SeMa: Wie läuft die Diagnostik in Ihrer Praxis ab?
Farshi: Grundsätzlich gilt bei allen Erkrankungen und Beschwerden, dass die richtige Diagnose die Grundvoraussetzung für eine wirksame Behandlung ist. Viele meiner Patientinnen und Patienten kommen mit einer zum Teil über Jahre andauernden Schmerz- und Behandlungs-Historie bei diversen Spezialisten zu mir. Das Problem: Keiner hat die Ursache, in diesem Falle eine CMD, erkannt und diagnostiziert, wodurch lediglich die Symptome behandelt wurden, nicht aber die Ursache. Wenn Patienten zu mir kommen, führe ich zunächst ein sehr ausführliches Gespräch mit ihnen über die Art der Beschwerden, seit wann sie bestehen und bei welchen Gelegenheiten diese mehr oder weniger auftreten. Es ist ein sehr intensives Gespräch, bei dem ich mir viele Notizen mache. Danach erfolgt die klinische Untersuchung, angefangen mit einem digitalen 3D-Scan der Zähne, bis hin zu einem Ganzkörperscreening, um die Statik des Körpers genau zu erfassen. Nach rund einer Stunde kann ich dann mit an Sicherheit grenzender Wahrscheinlichkeit die Diagnose stellen, ob die Ursache im Kiefer liegt und eine CMD-Behandlung Sinn macht, oder aber ob der Schuh woanders drückt und Kollegen aus anderen Fachrichtungen die richtige Adresse sind.
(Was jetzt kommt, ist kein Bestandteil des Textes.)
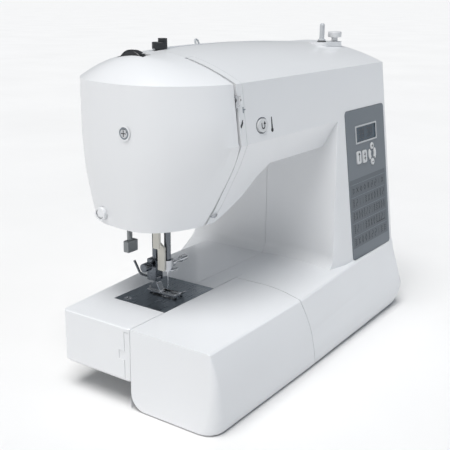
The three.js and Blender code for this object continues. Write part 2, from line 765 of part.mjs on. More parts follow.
function motor() {
  return turned('x', motorY, motorZ, 262, [
    [0, 0], [motorRadius - 2, 0], [motorRadius, 2], [motorRadius, 64], [motorRadius - 4, 68],
    [12, 68], [12, 73], [7, 74], [0, 74],
  ], 32);
}

function handwheel() {
  const start = bodyRight + 1;
  const far = wheelProud - 1;
  return turned('x', needleY, shaftZ, start, [
    [0, 9], [shaftRadius + fit, 9], [shaftRadius + fit, 0], [14, 0], [14, 3], [wheelRadius - 3, 3],
    [wheelRadius, 6], [wheelRadius, far - 5], [wheelRadius - 4, far], [wheelRadius - 12, far],
    [wheelRadius - 16, far - 3], [0, far - 3],
  ], 40);
}

function crankDisc() {
  const heavy = cut(
    rod('x', needleY, shaftZ, crankX0, crankX1, 21, 36),
    box(crankX0 - 1, crankX1 + 1, needleY + 3, needleY + 30, shaftZ + 9, shaftZ + 30),
    box(crankX0 - 1, crankX1 + 1, needleY + 3, needleY + 30, shaftZ - 30, shaftZ - 7),
  );
  return join(heavy, rod('x', pinY, pinZ, linkX1 + 0.5, crankX0 + 1, 3, 16));
}

function needleLink() {
  const top = [pinY, pinZ];
  const width = (radius, [y, z]) => {
    const points = [];
    for (let i = 0; i < 16; i += 1) {
      const angle = (i / 16) * 2 * Math.PI;
      const py = y + radius * Math.cos(angle);
      const pz = z + radius * Math.sin(angle);
      points.push(new THREE.Vector3(linkX0, py, pz), new THREE.Vector3(linkX1, py, pz));
    }
    return points;
  };
  const body = new ConvexGeometry([...width(5, [needleY, blockZ]), ...width(6, top)]);
  return cut(
    solid(body),
    rod('x', needleY, blockZ, linkX0 - 1, linkX1 + 1, 2.5 + fit, 16),
    rod('x', top[0], top[1], linkX0 - 1, linkX1 + 1, 3 + fit, 16),
  );
}

function takeUpLever() {
  const x0 = slotLeft + 0.5;
  const x1 = slotLeft + slotWidth - 0.5;
  const outline = new THREE.Shape();
  outline.moveTo(6, takeUp.z - 4);
  outline.lineTo(6, takeUp.z + 4);
  outline.lineTo(-4, takeUp.z + 7);
  outline.quadraticCurveTo(-26, takeUp.z + 14, -43, 259);
  outline.lineTo(-50, 259);
  outline.lineTo(-50, 252);
  outline.quadraticCurveTo(-28, takeUp.z + 4, -6, takeUp.z - 7);
  const blade = prism('x', outline, x0, x1);
  return cut(blade, rod('x', -46, 255.5, x0 - 1, x1 + 1, 1.4, 12));
}

// ---------------------------------------------------------------- needle and presser
function needleBar() {
  const bar = rod('z', needleX, needleY, clamp.z0 + 1.3, 258, barRadius, 24);
  const half = blockHeight / 2;
  const block = box(needleX - 5, needleX + 5, needleY - 5, needleY + 5, blockZ - half, blockZ + half);
  return join(bar, block, rod('x', needleY, blockZ, needleX + 4, linkX1, 2.5, 16));
}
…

SeMa: Wie kann man CMD behandeln?
Farshi: Wenn eine CMD diagnostiziert wurde, folgen im Rahmen der Behandlung in der Regel zwei Schritte: Zunächst beginnt die Therapie mit der Anfertigung einer individuellen, so- genannten COPA-Schiene. COPA steht dabei für Craniomandibuläre-Orthopädische-Positionierungs-Apparatur. Mit einer solchen Schiene wird der Biss innerhalb von fünf bis acht Monaten in die richtige Position und die Körperstatik dadurch ins Lot gebracht. Bereits nach einer sehr kurzen Zeit spüren die meisten Patientinnen und Patienten eine deutliche Verbesserung der Symptome. Während der Behandlung wird die Schiene alle drei bis vier Wochen angepasst, wodurch sich der Biss nach und nach in die gewünschte Position verändert. Ist der Biss in der richtigen Position, geht es darum, den Behandlungserfolg langfristig zu manifestieren, denn wer möchte schon für den Rest seines Lebens eine Zahnschiene tragen?!
SeMa: Kann ich selbst etwas dafür tun, eine CMD zu verhindern?
Farshi: Da ein sehr häufiger Auslöser für eine CMD Stress ist, hilft es natürlich, diesen Stress zu reduzieren. Das ist allerdings viel leichter gesagt als getan und oftmals nicht so ohne Weiteres möglich. Bemerkt man aber, dass man mit den Zähnen knirscht oder auch stark presst, ist der erste sinnvolle Schritt, eine so- genannte Knirscher-Schiene anzufertigen. Diese ist mit einer COPA-Schiene nicht vergleichbar, schützt allerdings die Zahnsubstanz vor Abrieb. Eine präventive Behandlung der Kaumuskulatur mit Botulinumtoxin (Botox) kann ebenfalls Entlastung schaffen und einer CMD vorbeugen. In meinem Buch beschreibe ich auch einige Übungen, die man in den Alltag einbauen kann und die ebenfalls eine positive Wirkung zur Prävention bzw. bei einer bestehenden CMD haben.